One can easily view, and possibly even understand, the assembler output for such a simple program:

$ clang -O3 -S three.c -o three.s
$ cat -n three.s
     1		.section	__TEXT,__text,regular,pure_instructions
     2		.build_version macos, 14, 0	sdk_version 14, 4
     3		.globl	_main                           ; -- Begin function main
     4		.p2align	2
     5	_main:                                  ; @main
     6		.cfi_startproc
     7	; %bb.0:
     8	Lloh0:
     9		adrp	x8, _x@PAGE
    10	Lloh1:
    11		ldr	w0, [x8, _x@PAGEOFF]
    12		ret
    13		.loh AdrpLdr	Lloh0, Lloh1
    14		.cfi_endproc
    15	                                        ; -- End function
    16		.section	__DATA,__data
    17		.globl	_x                              ; @x
    18		.p2align	2, 0x0
    19	_x:
    20		.long	3                               ; 0x3
    21
    22	.subsections_via_symbols

In comparison, here is the LLVM IR for the same program:

$ clang -S -emit-llvm three.c -o three.ll
$ cat -n three.ll
     1	; ModuleID = 'three.c'
     2	source_filename = "three.c"
     3	target datalayout = "e-m:o-i64:64-i128:128-n32:64-S128"
     4	target triple = "arm64-apple-macosx14.0.0"
     5
     6	@x = global i32 3, align 4
     7
     8	; Function Attrs: noinline nounwind optnone ssp uwtable(sync)
     9	define i32 @main() #0 {
    10	  %1 = alloca i32, align 4
    11	  store i32 0, ptr %1, align 4
    12	  %2 = load i32, ptr @x, align 4
    13	  ret i32 %2
    14	}
    15
    16	attributes #0 = { noinline nounwind optnone ssp ;; .... very long list...
    17
    18	!llvm.module.flags = !{!0, !1, !2, !3, !4}
    19	!llvm.ident = !{!5}
    20
    21	!0 = !{i32 2, !"SDK Version", [2 x i32] [i32 14, i32 4]}
    22	!1 = !{i32 1, !"wchar_size", i32 4}
    23	!2 = !{i32 8, !"PIC Level", i32 2}
    24	!3 = !{i32 7, !"uwtable", i32 1}
    25	!4 = !{i32 7, !"frame-pointer", i32 1}
    26	!5 = !{!"Apple clang version 15.0.0 (clang-1500.3.9.4)"}

There is a fair amount of stuff here, but a lot of it looks suspiciously like metadata we don't really care about for our experiments going forward. The, uh, main region of interest is from lines 9-14 – notice that the function definition itself looks a little more readable than the assembly language version, but slightly lower-level than the original C program.

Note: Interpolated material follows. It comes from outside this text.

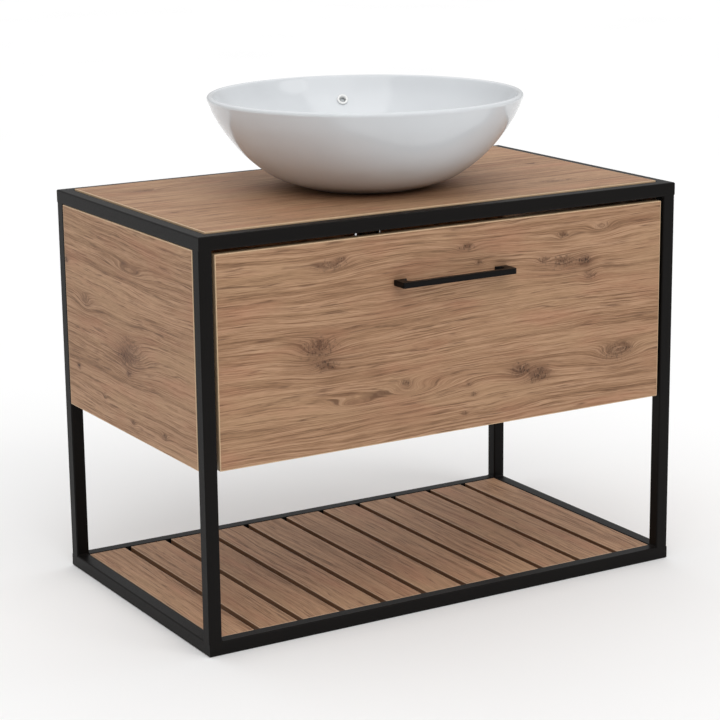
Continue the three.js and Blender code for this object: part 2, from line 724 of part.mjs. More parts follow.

You can turn the IR into a runnable program:

$ clang -O3 three.ll -o three
$ ./three; echo $?
3

The approach I explore here is to generate LLVM IR "by fair means or foul." Here, let's just edit our IR down to something more minimal and see how it goes. I suspect the store of 0 in "register" %1 is gratuitous, so let's try to remove it, along with all the metadata:

$ cat 3.ll
target triple = "x86_64-apple-macosx14.0.0"

@x = global i32 3, align 4

define i32 @main() {
  %1 = load i32, ptr @x, align 4
  ret i32 %1
}
$ clang -O3 3.ll -o 3
$ ./3; echo $?
3

This is frankly not much more complicated than the C code, and it shows a helpful strategy at work:

Step 1: To understand how to accomplish something in LLVM IR, write the corresponding C program and use clang to generate the IR, being alert for possible "extra stuff" like we saw in the example.

Step 2. Try to generate, and test, working programs from the IR you write or adapt, making adjustments as desired.

There is another, optional step as well:

Step 3. Use, or write, language "bindings" to drive LLVM generation from the language of your choice. This is the step we will consider next.

Enter Babashka

While one can write LLVM IR directly, as we have seen, we are interested in compiling other languages (possibly higher-level ones of our own invention), so we will want to generate IR somehow. For this project I chose Babashka, an implementation of the Clojure programming language I have found ideal for small projects where both start-up speed and expressiveness are important.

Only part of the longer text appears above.